Being a Sports and Social, it is part of a complex with a good sized drinker and some plastic five-a-side pitches attached. As you might expect though there are few features in the ground apart from a small plot of covered terracing mirroring an equally small stand on the opposite side. At the back of the terracing is a touching tribute plaque, still surrounded by flowers, to Mark Pearson, the Vauxhall midfielder who collapsed in a game against Northwich Victoria in 1999, and later died, aged 34. Needless to say, I hope he continues to rest in peace.





The ground has been left behind in the wake of their meteoric recent success under Alvin Macdonald and I doubt it would qualify for the Conference National, but I doubt that is on the agenda. Vauxhall, like Crewe on Saturday, are punching above their weight and are probably more than happy with that.
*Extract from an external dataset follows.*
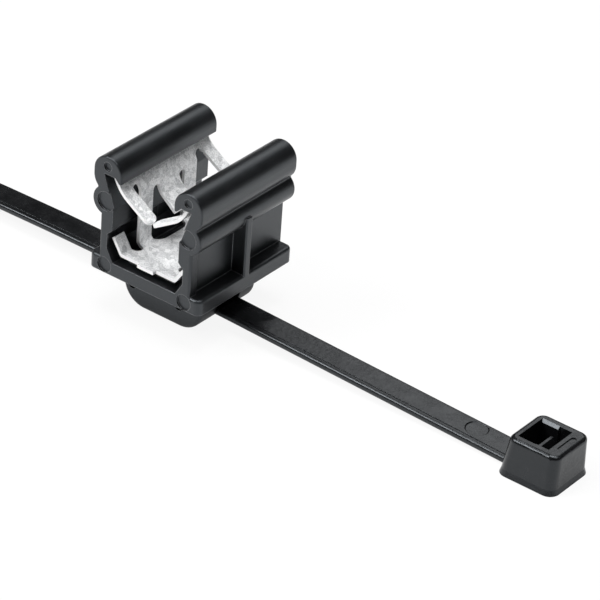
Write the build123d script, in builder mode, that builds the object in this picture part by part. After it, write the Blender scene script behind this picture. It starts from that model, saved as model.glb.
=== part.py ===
from build123d import *
import math
import os

# Edge clip with a cable tie through its saddle. Millimetres, +Z up, z = 0 is the table.
# X runs along the tie towards its head, Y along the panel edge that the clip grips.

# Clip body: plan
clip_length = 20.4
channel_width = 11.6
wall_thickness = 1.7
flange_ledge = 2.25
flange_corner = 1.0
rib_width = 1.25
rib_round = 0.25
post_length = 1.7
post_proud = 0.45
post_round = 0.35

# Clip body: heights above the underside of the flanges
flange_thickness = 2.3
flange_round = 0.45
floor_thickness = 2.0
seat_height = 1.0
seat_setback = 1.0
seat_width = 8.0
undercut_depth = 0.95
undercut_foot = 0.3
undercut_rise = 2.1
undercut_height = 4.1
throat_height = 10.2
arm_height = 18.1

# Clip body: lip bars at the top of the arms and the beads below them
bar_radius = 2.4
bar_inset = 1.2
bar_flat = 0.85
bead_radius = 2.25
bead_inset = 0.35
bead_drop = 4.55
bar_end_round = 0.2
neck_round = 0.3
lip_round = 0.25
lip_drop = 1.5
pocket_depth = 1.75
pocket_drop = 0.3

# Clip body: saddle under the floor, which the strap passes through
saddle_length = 13.8
saddle_width = 12.1
saddle_round = 3.7
saddle_edge_round = 0.6
saddle_wall = 1.5
saddle_roof = 3.0
saddle_clearance = 0.15

# Clip body: round ejector marks in the near faces
mark_depth = 0.3
bar_mark_radius = 0.7
bar_mark_rise = 0.9
bead_mark_radius = 1.45
base_mark_radius = 1.2
saddle_mark_radius = 0.7
saddle_mark_pitch = 8.2
saddle_mark_shift = -1.1

# Spring clamp: bent sheet, with its side walls standing off the channel's walls
sheet = 0.5
clamp_setback = 0.8
clamp_gap = 0.85
bend_radius = 0.9
clamp_top_gap = 0.35
lean_height = 3.0
side_lean = 1.6
leg_width = 2.0
end_slot_width = 1.5
end_slot_drop = 1.85
leg_root_drop = 0.9
leg_bend = 5.0
leg_slope = 32
leg_gap = 0.4
leg_tip_round = 0.9
tongue_width = 4.2
tongue_slot_width = 1.25
tongue_slot_drop = 3.3
tongue_root_drop = 3.2
tongue_bend = 2.5
tongue_slope = 38
tongue_gap = 3.0
window_reach = 1.7
notch_reach = 1.35
end_flange_height = 2.3
end_flange_lean = 1.5
tab_width = 2.8
tab_length = 0.55

# Cable tie: strap, which crests over the table beside the saddle
tie_length = 200.0
strap_width = 4.8
strap_thickness = 1.05
band_width = 3.3
band_rise = 0.1
rim_round = 0.45
crest_offset = 16.0
crest_radius = 780.0
landing_radius = 700.0
head_end_lift = 0.1
tip_length = 13.0
tip_width = 2.4
tip_round = 0.8
tooth_pitch = 1.2
tooth_depth = 0.3
tooth_crest_gap = 0.1
channel_rail = 0.6
teeth_from_head = 18.0
disc_radius = 1.5
disc_from_head = 6.7
disc_offset = 0.35
disc_depth = 0.14
disc_draft = 50

# Cable tie: head
head_distance = 55.5
head_length = 8.6
head_width = 8.4
head_height = 5.85
strap_side_draft = 0.75
head_draft = 0.25
head_corner = 1.3
head_round = 0.6
foot_height = 0.8
foot_proud = 0.25
strap_root = 0.8
end_wall = 2.15
passage_gap = 0.85
passage_side_gap = 0.3
pawl_room = 2.75
room_chamfer = 0.4
pawl_side_gap = 0.1
pawl_thickness = 1.1
pawl_reach = 0.3
pawl_teeth = 2
pawl_foot = 1.2
pawl_top_gap = 1.25
pawl_tip = 0.4
pawl_tip_setback = 0.15
recess_length = 3.8
recess_width = 0.8
recess_inset = 1.15
recess_depth = 0.15

os.makedirs("parts", exist_ok=True)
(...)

Macdonald left the club and since then taken charge of Runcorn FC Halton, today’s opponents, and hence the reason I picked out this game, plus the fact it’s bit of a South Wirral local derby, but Macdonald has recently been removed from the Runcorn hot seat. Ah well.

The first half is interrupted half way through thanks to floodlight failure but we’re back into it after 15 minutes by which time Runcorn appear to have found their hunger, while Vauxhall’s Motors are still left back in the garage (had to be done). They find themselves 2 goals up with the minimum of fuss thanks to their use of the flanks, causing Vauxhall all sorts of trouble with their pass and move dynamics.

The Motormen go from 0-60 in the 15 minutes of the break and go for it hell for leather in the second period (or is it third after the bulb blackout?) and eventually and deservedly pull one back. They continue to pile on the pressure but, having used all 3 subs, the departure of their striker, seemingly nicknamed ‘Spud’, on a stretcher puts paid to any hopes of salvaging something from the game.

So Vauxhall remain in contention for relegation, and Runcorn are far from safe, both in terms of Conf. North status, and also for their future as a club, as the rent money for their tenancy at Widnes Rugby League’s Halton Stadium is proving hard to come by.